Strategic Planning Is More Than A Business PlanPublished by Dennis Duitch, CPA, MBA, Advisor, Mediator

Our Firm has offered strategic planning services to our clientele since the early 1980’s, with consistently effective results. As the pace of technology quickens and as competitive forces increasingly threaten business margins, the importance of such planning has become more critical than ever — both to the simple maintenance and protection of existing business entities, as well as to growth expectations.

It is important to understand that Strategic planning is a process. The focus of the process, in simplest terms, is about only three things: (1) deciding WHERE to go, (2) deciding WHAT you intend to do when you get there, and (3) deciding HOW to get there. Moreover, in today’s volatile business environment, strategic planning is an ongoing process applied for the purpose of regularly assessing both perceived opportunities and potential threats, in order to optimize the rewards and minimize the risks of any business endeavor.

“WHERE to go” and “WHAT to do” are typically visualized in terms of GOALS which need to be clearly definable and time-targetable. For some of our clients, goalsetting is the outgrowth of pure imagination; for others, it evolves from common sense extrapolations of present circumstance. However, once defined, such goals need to portray a clear image of just what is to be achieved. “Strategic vision” is the phrase often used to describe this picture —which then serves as the starting point and control mechanism to ensure that subsequent actions remain in sync with intentions.

“HOW to get there” involves delineating a specific path for the application of tactical steps, with reference to OBJECTIVES (“get there” by what means? in what time frame? by what measurement process?) as opposed to the underlying activities which will effectuate the Plan.

We utilize strategic planning to deal with a longer-term picture of WHERE, WHAT and HOW, with a commonly utilized time horizon for this process of five years. But, in order to determine whether “getting there” ever in fact occurs, it is necessary to also develop a realistic time frame with measurable parameters to monitor progress and accountability. After the strategic vision is in place — and deemed to be realistically achievable — the typically most important component of a strategic plan then becomes a business plan.

A formal business plan deals with operational issues, like WHO, WHEN and WHICH, and is typically developed as a written document presenting analytical description along with financial projections to clarify expectations and map the business or project’s direction –in other words, the people and procedures to make the Plan happen.
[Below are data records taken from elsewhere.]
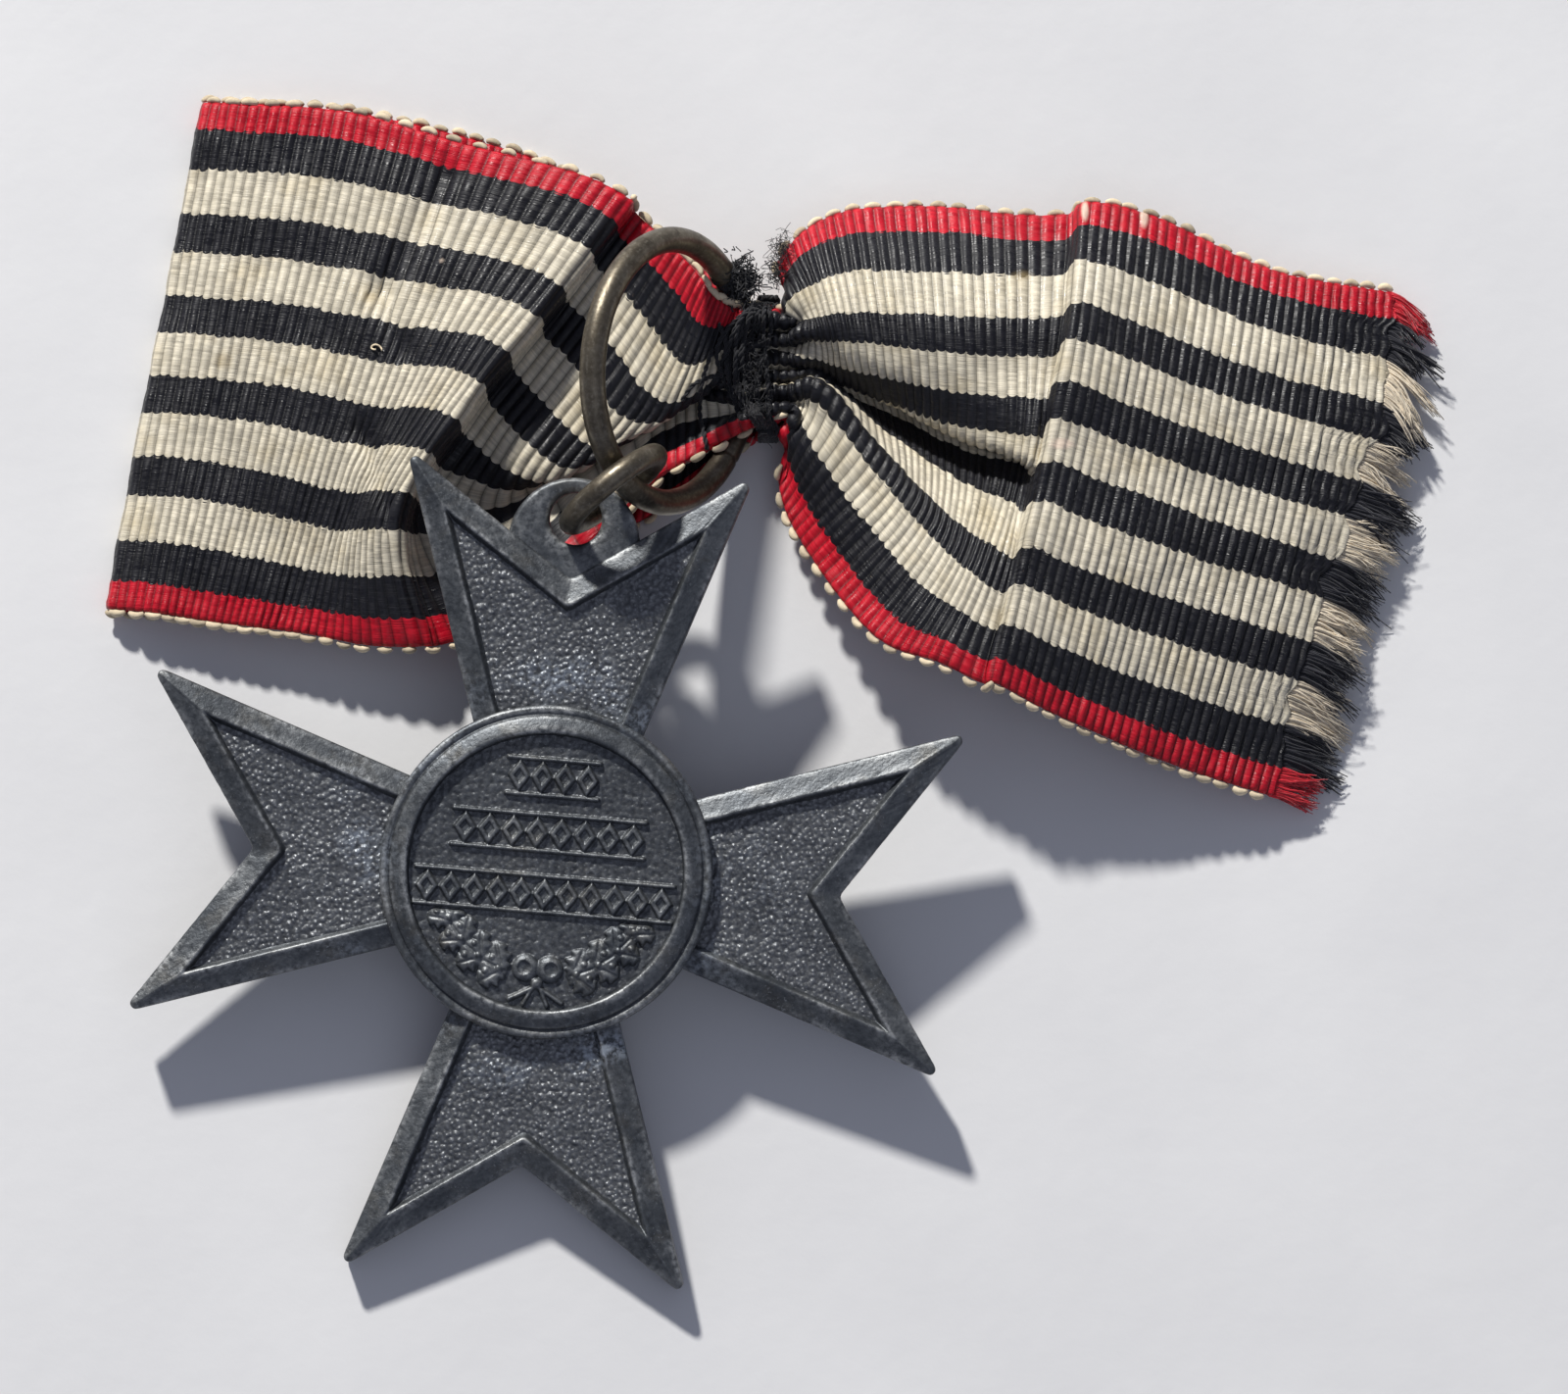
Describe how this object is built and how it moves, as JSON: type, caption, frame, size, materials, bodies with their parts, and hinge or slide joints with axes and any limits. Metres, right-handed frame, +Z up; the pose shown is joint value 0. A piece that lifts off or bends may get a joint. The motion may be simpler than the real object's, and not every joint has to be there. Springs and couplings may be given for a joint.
{
  "type": "service medal",
  "caption": "Eight-pointed metal service cross hanging by a jump ring and a ribbon ring from a striped, gathered grosgrain ribbon with a frayed cut end.",
  "frame": {"origin": "centre of the whole object's footprint on the table it lies on, as it lies in the picture", "axes": "+Z up from the table, +X to the right along the ribbon towards its cut end, +Y away from the viewer, from the cross towards the ribbon"},
  "size_m": [0.0708, 0.0629, 0.0133],
  "materials": {
    "zinc": "oxidised zinc, pebbled fields, lighter worn edges",
    "old_wire": "dull brown oxidised wire with fine scratches",
    "ribbon": "ribbed grosgrain in black and ivory stripes with narrow red edges",
    "thread": "black cotton sewing thread",
    "yarn_red": "loose red silk yarn",
    "yarn_black": "loose black silk yarn",
    "yarn_white": "loose ivory silk yarn"
  },
  "bodies": {
    "ribbon": {"ribbon_back": "ribbon", "ribbon_left_fold": "ribbon", "ribbon_front": "ribbon", "ribbon_valley": "ribbon", "ribbon_throat": "ribbon", "ribbon_waist": "ribbon", "ribbon_tail_gather": "ribbon", "ribbon_tail": "ribbon", "binding_thread": "thread", "thread_tuft": "thread", "fray_red": "yarn_red", "fray_black": "yarn_black", "fray_white": "yarn_white"},
    "ribbon_ring": {"ribbon_ring": "old_wire"},
    "jump_ring": {"jump_ring": "old_wire"},
    "cross": {"cross": "zinc"}
  },
  "joints": [
    {"name": "ribbon_ring_turn", "type": "hinge", "parent": "ribbon", "child": "ribbon_ring", "pos_m": [-0.0059, 0.0159, 0.00695], "axis": [-0.8164, 0.144, -0.5592], "range_deg": [0, 40]},
    {"name": "jump_ring_swing", "type": "hinge", "parent": "ribbon_ring", "child": "jump_ring", "pos_m": [-0.0085, 0.01005, 0.00924], "axis": [-0.4323, 0.4893, 0.7575], "range_deg": [0, 10]},
    {"name": "cross_swing", "type": "hinge", "parent": "jump_ring", "child": "cross", "pos_m": [-0.0088, 0.0094, 0.00835], "axis": [-0.6157, 0.788, 0], "range_deg": [0, 40]}
  ]
}
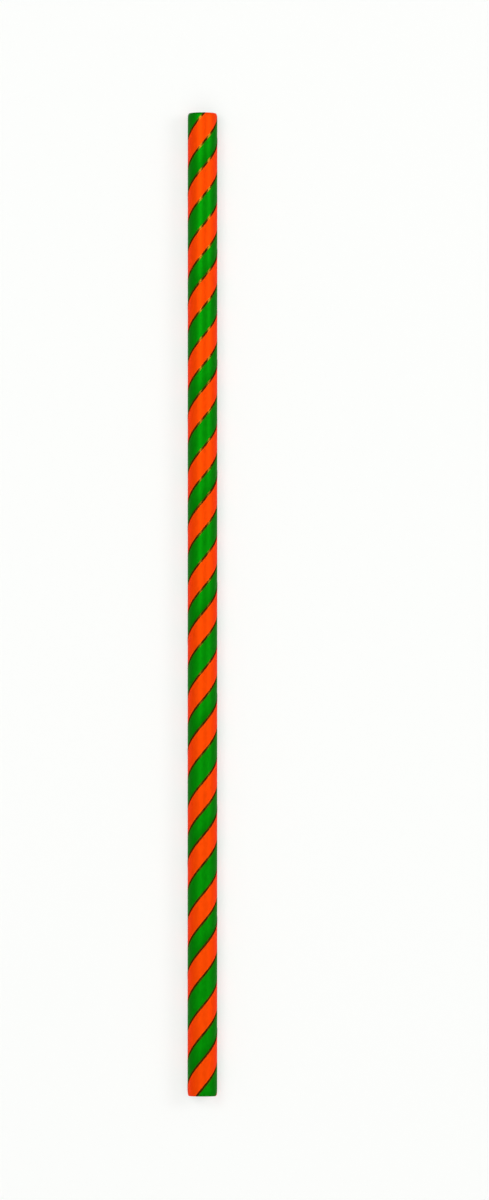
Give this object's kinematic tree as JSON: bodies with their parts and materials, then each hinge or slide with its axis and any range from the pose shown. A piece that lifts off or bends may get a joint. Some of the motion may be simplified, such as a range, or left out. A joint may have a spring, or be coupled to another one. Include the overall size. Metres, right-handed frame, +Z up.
{
  "type": "paper drinking straw",
  "caption": "Straight paper drinking straw: a thin-walled tube wound from paper strips, with orange and green stripes running round it in a spiral.",
  "frame": {"origin": "on the ground under the middle of the straw, which lies on its side", "axes": "+Y along the straw, +Z up from the surface it lies on"},
  "size_m": [0.006, 0.197, 0.006],
  "materials": {
    "bare_paper": "uncoated white kraft paper, wound in plies and glued",
    "orange_print": "smooth paper with a vivid orange printed stripe, faint sheen",
    "green_print": "smooth paper with a vivid green printed stripe, faint sheen"
  },
  "bodies": {
    "root": {"paper_tube": "bare_paper", "orange_stripe_1": "orange_print", "green_stripe_1": "green_print", "orange_stripe_2": "orange_print", "green_stripe_2": "green_print"}
  },
  "joints": []
}
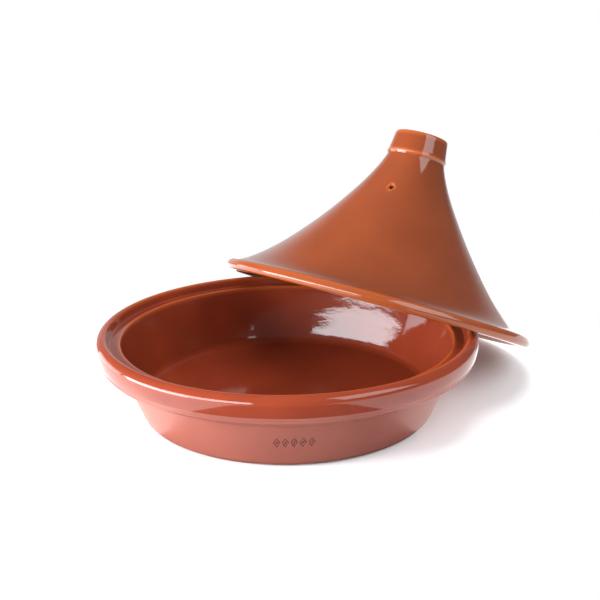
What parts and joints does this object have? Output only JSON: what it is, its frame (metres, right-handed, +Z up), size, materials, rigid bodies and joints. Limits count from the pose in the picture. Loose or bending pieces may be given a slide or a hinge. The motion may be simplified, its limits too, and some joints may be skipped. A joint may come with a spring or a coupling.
{
  "type": "tagine pot",
  "caption": "Earthenware cooking tagine: a shallow round dish with a stepped rim, and a tall flared conical lid with a collar knob and a steam vent, leaning on the dish.",
  "frame": {"origin": "centre of the dish's flat foot, on the table", "axes": "+Z is up, along the dish's own axis; +X is the way the lid leans, level, from the dish's axis towards the place where the lid's edge touches the table; the object is the same on both sides of the XZ plane, apart from the steam vent"},
  "size_m": [0.4141, 0.32, 0.2172],
  "materials": {
    "dish_clay": "red earthenware, clear glossy glaze inside and over the rim, bare satin clay on the outer wall and foot",
    "lid_clay": "red earthenware, clear satin-gloss glaze all over"
  },
  "bodies": {
    "dish": {"dish": "dish_clay"},
    "lid": {"lid": "lid_clay"}
  },
  "joints": [
    {"name": "lid_lift", "type": "slide", "parent": "dish", "child": "lid", "axis": [0, 0, 1], "range_m": [0, 0.3]}
  ]
}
The time frame for a business plan may be as short as three months, but one year is the norm.

While business plans are most often prepared in connection with seeking financing (often when a business has already become stagnant or is in trouble), our firm promotes regular business projections and formal plans to serve as a management tool for better steering the business toward long-term goals — as well as optimizing the potential for short term profitability and risk avoidance.

A well-designed strategic plan can be conceptualized as analogous to a well- developed movie, where the vision of goals and objectives are the author’s concept and time frame manifested in a basic script outline — all about WHERE, WHAT and HOW a story is intended to unfold. The business plan in this analogy becomes the distinct acts and scenes where characters and their actions are developed — the WHO, WHEN, and WHICH details. Of course, it is ultimately the performers and technicians (viz. personnel and procedures) who execute this “plan” to present a better or worse picture of the original concept, but without a map of where they are supposed to get to, any potential for an optimal result (e.g., academy award) is minimal.